This is a Little Callous

So by know we all know the saga of Jeremy Miller, right? This poor guy had a seizure at 10 G Street, NE. Seizures are bad, but they're especially bad on that block on G Street. Why? Because it's right next to G Place, NE. The medical personnel showed up at the wrong block and drove off figuring it was a false alarm. Oops. When Miller was finally given a lift to the hospital, he was pronounced dead on arrival.

This is especially frightening for me since my block features a 43rd Street and a 43rd Place. If I have a seizure or get hit by a car, I am fucked.

Here's how the city is handling the situation:

In response to the incident, the department announced yesterday that it has purchased 120 GPS devices for its emergency vehicles. The first batch has come in.

Oh dear. GPS devices are only as good as the people programming them. Let's just say that I don't have a lot of faith in DC's Emergency Services.

Even in death, Jeremy Miller can't catch a break. While his body went unclaimed, no one in his family was notified of his death. Miller was getting text messages from his mom and no one bothered to give her a call.

It is unclear who had the responsibility for notifying family members about the death.

The fire department said it was the hospital's responsibility.

Howard University Hospital said Miller was dead on arrival, and when the hospital was unsuccessful in reaching family members, it turned the case over to the medical examiner's office.

The medical examiner's office said it relies on the D.C. police to make all notifications. D.C. police said they were not notified about the Miller case or asked to contact the family.


Shit like this is how hopsitals end up with piles of dead babies.


  1. I'm old enough to remember pre-earring Jim Vance reporting on fuckups like this in the 80s.

    Usually they get the quadrant wrong, so instead of being a block away, they're across town. I guess that's progress.

    And why'd they just get their "first batch" of GPS devices? The technology aint all that new.

    And why the hell isn't there a standard protocol for notifying next of kin?

    Whatever. My lease just went month to month. I'm hosting an Escape is Imminent party this weekend.

  2. All right, I'm as cynical as the next guy, but you're worried that somehow DC is going to screw up the GPS devices?
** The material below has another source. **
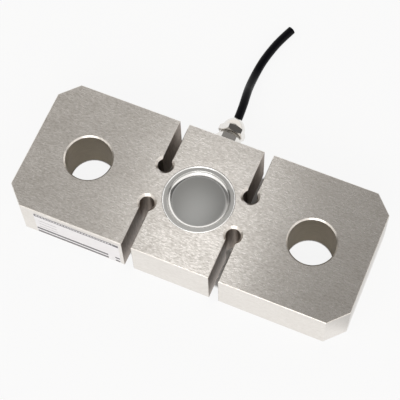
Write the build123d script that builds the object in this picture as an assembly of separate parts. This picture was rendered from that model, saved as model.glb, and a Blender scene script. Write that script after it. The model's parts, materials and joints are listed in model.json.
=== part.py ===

What, do you think that every time they need some new gadget, they send the request down to a room full of elves who carve it out of wood?

    C'mon. GPS technology is almost 20 years old now. I've got one on my Verizon phone that may not always give me the best route, but it always knows where I am. I am sure that they will be buying something off the shelf and it will work just fine. Millions of people use them every day and get where they're going.

  3. I give my dead babies laying aroudn the house to Goodwill.

  4. I live on 44th St. Only, the two block section of 44th that's behind Katzen. No delivery drivers can ever find our house, and FedEx is convinced our address doesn't exist so when we finally do get packages from them (after calling us 3 times to confirm), they are covered in stickers that say "Address does exist" and literally, a print-out of MapQuest. My biggest fear is that we will need help one day, and no one will be able to find us.

  5. I lived on 43rd Pl for a summer. I couldn't get a pizza delivery to save my life.

  6. When I lived on Capitol Hill (b/w 12th St & 13th St) there was a C St SE in front of me and a second C St SE behind me.

    Streets in Boston make more sense and they were allegedly designed by cows.

    What the hell?

  7. jamie - GPS won't help you if you input "G Place" instead of "G Street."

    it gets you where you tell it to go, and unfortunately DC can't even get that right.